Dexia's Midnight Robbers
Dexia, Franco-Belgian Bank, Using Emergency Liquidity Facilities To Tackle 'Very Dramatic' Problem"Franco-Belgian bank Dexia (DEXI.BR) is accessing emergency liquidity facilities in Belgium, France, Spain and Italy, a banking source said on Thursday, as analysts described its liquidity situation as "very dramatic.""
http://www.huffingtonpost.com/2011/11/24/dexia-liquidity-facilities_n_11...
And the US confetti is again higher. Golds safe haven appeal of 5000 years has been repealed it is now the US dollar which is printed out of thin air. lol!!
There is only one way out, balance their budgets.
seems that something is keeping the european markets from crashing!

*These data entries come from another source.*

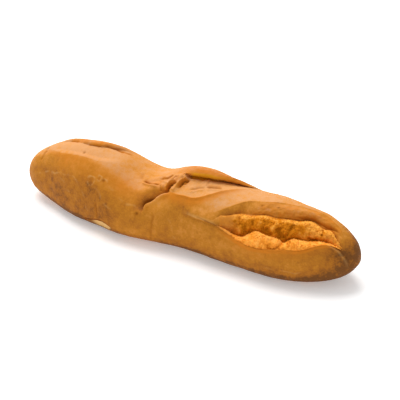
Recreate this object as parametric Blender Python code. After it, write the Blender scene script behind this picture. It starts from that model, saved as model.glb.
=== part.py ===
"""A short baguette in one solid: a proofed loaf opened by three slanting scores.

Metres, +Z up. The loaf lies along X on its flat base, with the long score towards +X
and the opened side of its scores towards -Y. A place on the crust is given by its
station x along the loaf and by its angle round the section: 0 degrees on the crest,
-90 on the near side, +90 on the far side and 180 under the base.
"""
import math

import bmesh
import bpy
from mathutils import Matrix, Vector

MM = 0.001

# Proofed loaf
LENGTH = 280 * MM
WIDTH = 63.8 * MM
CREST = 53.1 * MM
TIP_HEIGHT = 18.8 * MM
END_BLUNTNESS = {"left": 3.47, "right": 3.66}
UNDERSIDE_SQUARENESS = 2.7
BASE_PRESS = 1.12
BASE_EDGE = 149
UNDERSIDE_EDGE = 118

# Swells along the loaf: station in millimetres, reach in millimetres, share of the size
WIDTH_SWELLS = ((-75, 45, -0.085), (-10, 40, 0.162), (75, 45, 0.071))
NEAR_SWELLS = ((-110, 22, -0.140), (-45, 22, 0.063), (12, 22, -0.083), (60, 22, -0.047))
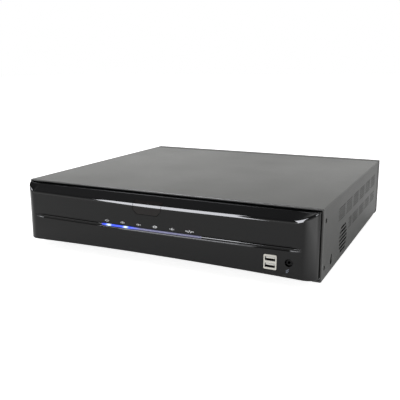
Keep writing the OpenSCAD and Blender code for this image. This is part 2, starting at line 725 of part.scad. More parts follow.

Wile E Coyote could spend a good deal of time in the air before gravity caught up with him too.
I'm right here.
Ahh, nice yields there across europe.... 7.25, 7.1, 7.35......stay up over 7%,
....as we said before....
...as it was previously reported here, here, and here"
....as it was predicted here back in (insert month)
....and presented without comment
Are my favorite ZH openers.
I am looking at the bond market and thinking...there used to be investors...who both bought and sold the bonds as investments...now the bond buyers are Cebtral Banks or banks with a Federal "mandate" to but the bonds......the sellers are now the investors.....my how things have changed...to me this means the market is no longer....its a liquidation entitity....but what has me confused is why the Precious metals are not skyrocketing...something is very wierd with that....German Bonds were "safe havens" until this week....so what makes people think USA bonds are safe "havens" this week..it could change .....but yet they buy..and they buy..and they buy..or I should say something is buying...
I've believed for a long time now that this 'Euro crisis' has actually been pretty well managed, if viewed through the scope of the globalist. For all the drama and talk of crisis, the only real pain has been felt around the lesser and most easily 'consumed' members. They need things to become substantially worse as to sufficiently frighten the sheeple of Germany in particular. Once it appears that serious, immediate choas driven pain is on hand they can pull the trigger and make 'the emergency' changes required. I don't buy the thought that Germany walks. More likely a two tiered Euro with those in the lesser tier allowed entrance to the upper tier after having sufficiently trained their citizens to behave in proper serf fashion and then agreeing to surrender any meaningful soverienty.
Epic, due to market conditions...:) if someone can show me one market without intervention, I would love to trade it.